Appear Here recently hired Cushman & Wakefield broker Eva Santiago, who last year brokered the National Football League’s 25,000-square-foot lease at 701 Seventh Avenue, as head of special projects. The company has raised close to $10 million in venture funding to-date from investors including Balderton Capital and Forward Partners, according to Crunchbase.

A representative of a major real estate investment firm, speaking on condition of anonymity, said Appear Here is appealing to owners of transitional properties: “It may be harder to secure someone on a 10-year lease if the space is in the middle of renovations.”

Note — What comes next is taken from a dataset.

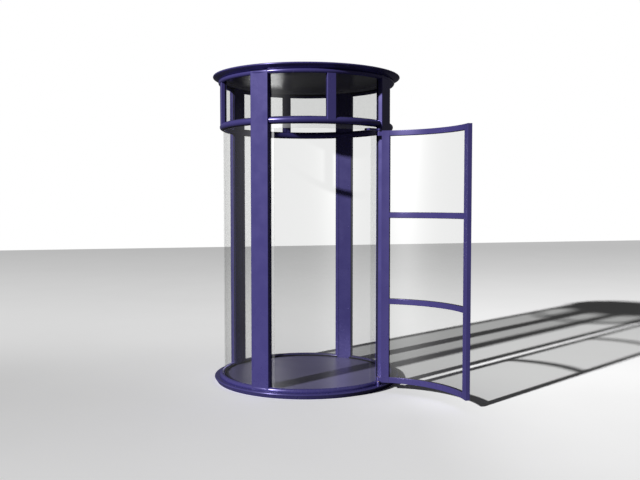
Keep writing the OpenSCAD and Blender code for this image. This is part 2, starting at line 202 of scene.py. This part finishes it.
finish = {
    "framePaint": {"tone": (0.070, 0.061, 0.232), "shade": (0.062, 0.053, 0.212), "rough": 0.26,
                   "ior": 1.65, "gloss": 1.0, "glossTint": (0.56, 0.50, 1.0)},
    "doorPaint": {"tone": (0.074, 0.062, 0.232), "shade": (0.066, 0.055, 0.212), "rough": 0.27,
                  "ior": 1.65, "gloss": 0.9, "glossTint": (0.60, 0.54, 1.0)},
    "deckPaint": {"tone": (0.215, 0.200, 0.365), "shade": (0.185, 0.171, 0.325), "rough": 0.34,
                  "ior": 1.45, "gloss": 0.25, "glossTint": (0.8, 0.75, 1.0)},
    "ceilingPaint": {"tone": (0.320, 0.320, 0.325), "shade": (0.280, 0.280, 0.285), "rough": 0.22,
                     "ior": 1.6, "gloss": 1.0, "glossTint": (1.0, 1.0, 1.0)},
    # the trim's pale tone is a painted highlight standing in for the light line at the ceiling's edge
    "trimPaintedHighlight": {"tone": (0.66, 0.66, 0.67), "shade": (0.60, 0.60, 0.61), "rough": 0.30,
                  "ior": 2.4, "gloss": 1.0, "glossTint": (1.0, 1.0, 1.0)},
    "glass": {"tint": (0.984, 0.986, 0.983), "lampTint": (0.790, 0.792, 0.789), "ior": 1.52,
              "rough": 0.42, "faceOn": 0.15, "edgeOn": 0.30},
    "upperGlass": {"tint": (0.900, 0.902, 0.899), "lampTint": (0.790, 0.792, 0.789), "ior": 1.52,
                   "rough": 0.34, "faceOn": 0.02, "edgeOn": 0.11},
    "rubber": {"tone": (0.012, 0.012, 0.013), "rough": 0.62},
    "steel": {"tone": (0.52, 0.52, 0.54), "rough": 0.30},
    "bronze": {"tone": (0.48, 0.31, 0.12), "rough": 0.36},
}
grain = {                                            # how fine each pattern is, larger is finer
    "paintCloud": 2.3, "paintBlotch": 9, "paintPeel": 420, "dustSpeck": 55,
    "glassSmear": 6, "rubberCloud": 30, "rubberScuff": 60, "rubberBump": 700,
    "metalCloud": 40, "turningLines": (60, 60, 900), "floorCloud": 1.1,
}
dust = {"tone": (0.30, 0.29, 0.30), "upTo": 0.16, "most": 0.10}   # settles on the lowest painted faces


def newMaterial(name):
    material = bpy.data.materials.new(name)
    material.use_nodes = True
    tree = material.node_tree
    tree.nodes.clear()
    out = tree.nodes.new("ShaderNodeOutputMaterial")
    return material, tree, out


def addNode(tree, kind, **values):
    made = tree.nodes.new(kind)
    for key, value in values.items():
        if key in made.inputs:
            made.inputs[key].default_value = value
        else:
            setattr(made, key, value)
    return made


def noiseAt(tree, where, scale, detail=3.0, rough=0.55):
    made = addNode(tree, "ShaderNodeTexNoise", Scale=scale, Detail=detail, Roughness=rough)
    tree.links.new(where, made.inputs["Vector"])
    return made.outputs["Fac"]


def ramped(tree, value, lowAt, highAt, lowOut, highOut):
    made = addNode(tree, "ShaderNodeMapRange")
    limits = {"From Min": lowAt, "From Max": highAt, "To Min": lowOut, "To Max": highOut}
    for key, number in limits.items():
        made.inputs[key].default_value = number
    tree.links.new(value, made.inputs["Value"])
    return made.outputs["Result"]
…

Bailey argued that opening up retail spaces to short-term use increases demand and revenue opportunities for landlords, particularly with the growing spate of store closings and rising vacancies. Earlier this month, Ralph Lauren became the latest retailer to announce the closure of a major store, shuttering its 39,000-square-floor flagship at 711 Fifth Avenue. At the end of 2016, six of Manhattan’s 12 major retail submarkets had an availability rate of 20 percent or more, according to Cushman & Wakefield.

Another startup that is trying to shake up the market for short-term commercial space is Splacer, although the company focuses on event space rather than retail storefronts. In September Business Insider reported that Amazon plans to open dozens of pop-up stores in shopping malls across the U.S.